** BEGIN **

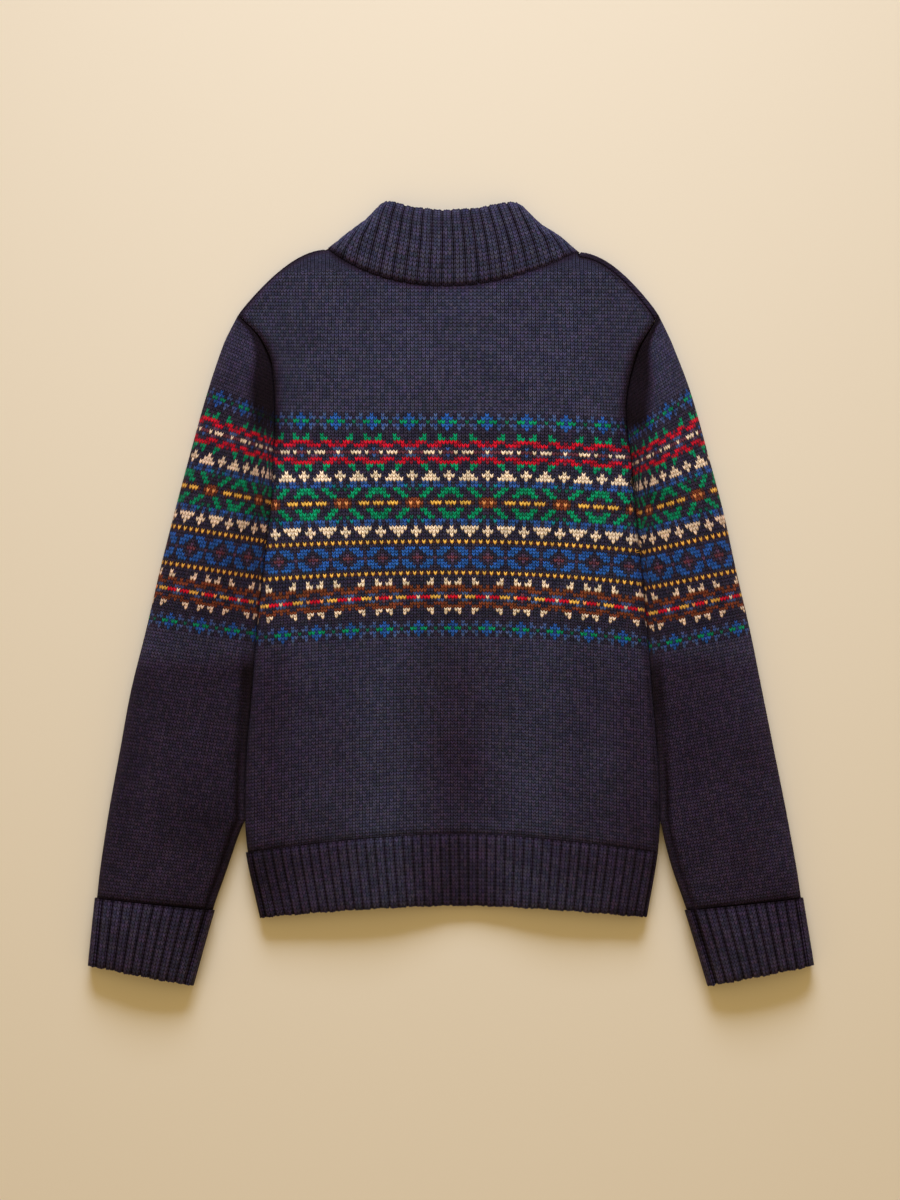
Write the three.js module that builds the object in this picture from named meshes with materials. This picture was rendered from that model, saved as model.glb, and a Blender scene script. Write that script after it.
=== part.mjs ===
// A child's fair isle jumper, laid flat with its back upwards.
// Millimetres. +X runs to the right, +Y from the hem to the collar, +Z up from the surface it lies on.
// Each knitted piece is a wall with a plain inner face, and ribs are raised on its outer face.
import * as THREE from 'three';

// Walls. The gap at a curved seam is larger, so that its straight steps keep clear too.
const KNIT_THICKNESS = 3;
const RIB_THICKNESS = 3.2;
const RIB_RELIEF = 1.4;
const CURVED_SEAM_GAP = 0.5;
const NORMAL_STEP = 0.002;

// Columns over a rib: its groove and the two shoulders of the raised part beside it.
const RIB_PROFILE = [
  { place: 0, raised: 0 },
  { place: 0.3, raised: 1 },
  { place: 0.7, raised: 1 },
];
const HEM_RIBS = 44;
const HEM_WAYS = [0, 0.5, 1];
const CUFF_TOP_RIBS = 12;
const CUFF_UNDER_STEPS = 8;

// Main places along Y
const SHOULDER_POINT_Y = 208;
const UNDERARM_Y = 84;
const HEM_SEAM_Y = -195;
const HEM_END_Y = -243.5;
const HEM_SEAM_RISE = 13.5;
const HEM_END_RISE = 8.5;

// Rolled edges: how far in from the outline a fold reaches, and where the seam lies on its round.
// A seam angle is 0 on the underside, 90 at the outline and 180 on top.
const SIDE_ROLL = 8;
const SHOULDER_ROLL = 6;
const LEFT_SEAM_ANGLE = 80;
const RIGHT_SEAM_ANGLE = 140;
const LEFT_SHOULDER_SEAM_ANGLE = 120;
const RIGHT_SHOULDER_SEAM_ANGLE = 160;
const SEAM_GAP_ANGLE = 1.5;
const SHOULDER_GAP_ANGLE = 3;
const UNDERARM_TURN = 9;

// Share of a panel's columns that goes round each folded side, and of a flat tube's that goes round its edge.
const PANEL_FOLD_SHARE = {
  back: { left: 0.036, right: 0.018 },
  front: { left: 0.03, right: 0.05 },
};
const EDGE_SHARE = 0.1;

// Neck: its ends as shares of the width, and how far it dips below the line between them.
const NECK = { left: 0.203, right: 0.81, backDip: 27, frontDip: 45, leftY: 257, rightY: 255 };
const NECK_LEAN = 0.87;
const NECK_BLEND = 0.02;

// Rows bend from straight at the hem towards the shoulders and neck.
const ROW_BEND_START = 0.35;
const ROW_BEND_POWER = 1.6;
const END_SHIFT_POWER = 8;
const SHOULDER_ROUNDNESS = 0.9;
const CROWN_ROUNDNESS = 0.8;

// Collar
const COLLAR_HALF_RIBS = 22;
const COLLAR_RAISED_RIBS = 14;
const COLLAR_PITCH_BASE = 8;
const COLLAR_PITCH_TOP = 6.4;
const COLLAR_ROLL = 7;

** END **

_Directions:_ Reproduce the material verbatim, line by line.

_Task result:_
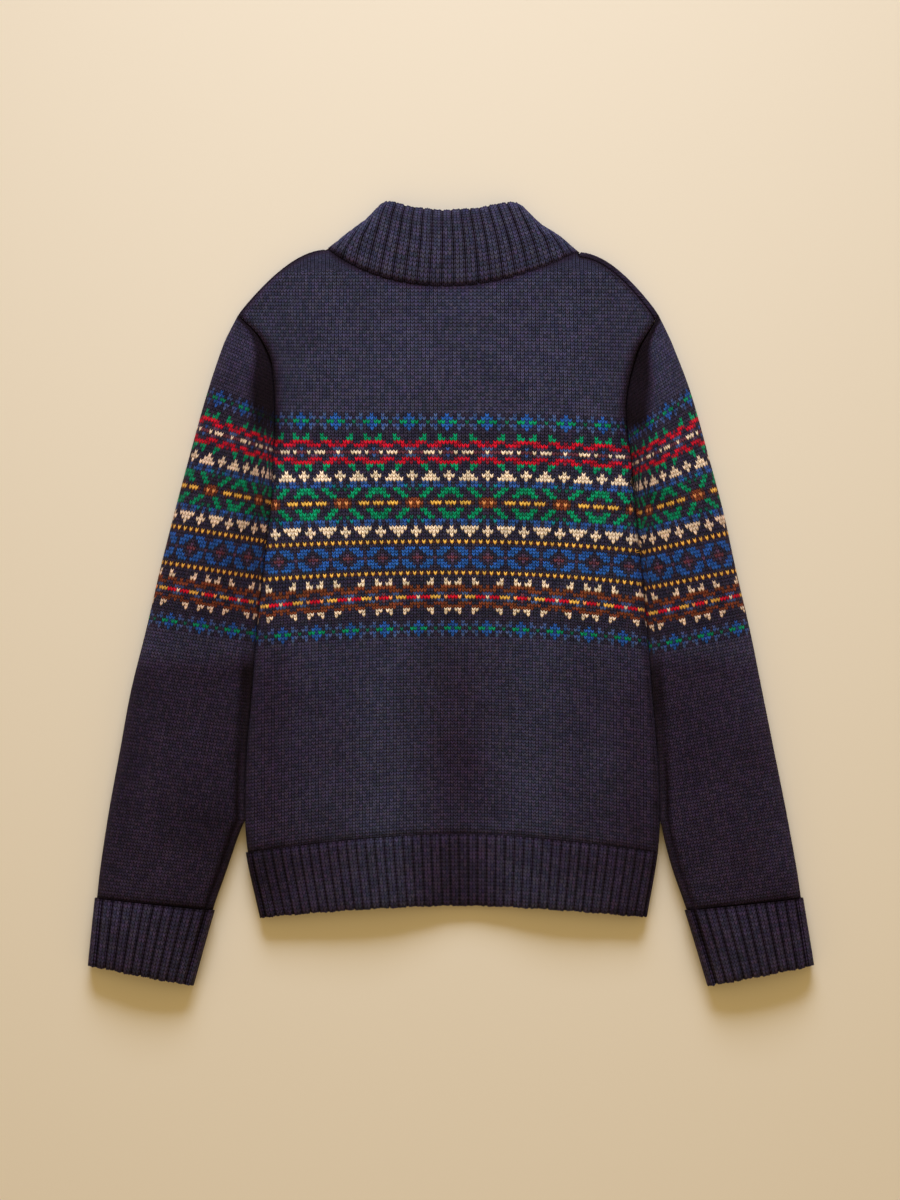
Write the three.js module that builds the object in this picture from named meshes with materials. This picture was rendered from that model, saved as model.glb, and a Blender scene script. Write that script after it.
=== part.mjs ===
// A child's fair isle jumper, laid flat with its back upwards.
// Millimetres. +X runs to the right, +Y from the hem to the collar, +Z up from the surface it lies on.
// Each knitted piece is a wall with a plain inner face, and ribs are raised on its outer face.
import * as THREE from 'three';

// Walls. The gap at a curved seam is larger, so that its straight steps keep clear too.
const KNIT_THICKNESS = 3;
const RIB_THICKNESS = 3.2;
const RIB_RELIEF = 1.4;
const CURVED_SEAM_GAP = 0.5;
const NORMAL_STEP = 0.002;

// Columns over a rib: its groove and the two shoulders of the raised part beside it.
const RIB_PROFILE = [
  { place: 0, raised: 0 },
  { place: 0.3, raised: 1 },
  { place: 0.7, raised: 1 },
];
const HEM_RIBS = 44;
const HEM_WAYS = [0, 0.5, 1];
const CUFF_TOP_RIBS = 12;
const CUFF_UNDER_STEPS = 8;

// Main places along Y
const SHOULDER_POINT_Y = 208;
const UNDERARM_Y = 84;
const HEM_SEAM_Y = -195;
const HEM_END_Y = -243.5;
const HEM_SEAM_RISE = 13.5;
const HEM_END_RISE = 8.5;

// Rolled edges: how far in from the outline a fold reaches, and where the seam lies on its round.
// A seam angle is 0 on the underside, 90 at the outline and 180 on top.
const SIDE_ROLL = 8;
const SHOULDER_ROLL = 6;
const LEFT_SEAM_ANGLE = 80;
const RIGHT_SEAM_ANGLE = 140;
const LEFT_SHOULDER_SEAM_ANGLE = 120;
const RIGHT_SHOULDER_SEAM_ANGLE = 160;
const SEAM_GAP_ANGLE = 1.5;
const SHOULDER_GAP_ANGLE = 3;
const UNDERARM_TURN = 9;

// Share of a panel's columns that goes round each folded side, and of a flat tube's that goes round its edge.
const PANEL_FOLD_SHARE = {
  back: { left: 0.036, right: 0.018 },
  front: { left: 0.03, right: 0.05 },
};
const EDGE_SHARE = 0.1;

// Neck: its ends as shares of the width, and how far it dips below the line between them.
const NECK = { left: 0.203, right: 0.81, backDip: 27, frontDip: 45, leftY: 257, rightY: 255 };
const NECK_LEAN = 0.87;
const NECK_BLEND = 0.02;

// Rows bend from straight at the hem towards the shoulders and neck.
const ROW_BEND_START = 0.35;
const ROW_BEND_POWER = 1.6;
const END_SHIFT_POWER = 8;
const SHOULDER_ROUNDNESS = 0.9;
const CROWN_ROUNDNESS = 0.8;

// Collar
const COLLAR_HALF_RIBS = 22;
const COLLAR_RAISED_RIBS = 14;
const COLLAR_PITCH_BASE = 8;
const COLLAR_PITCH_TOP = 6.4;
const COLLAR_ROLL = 7;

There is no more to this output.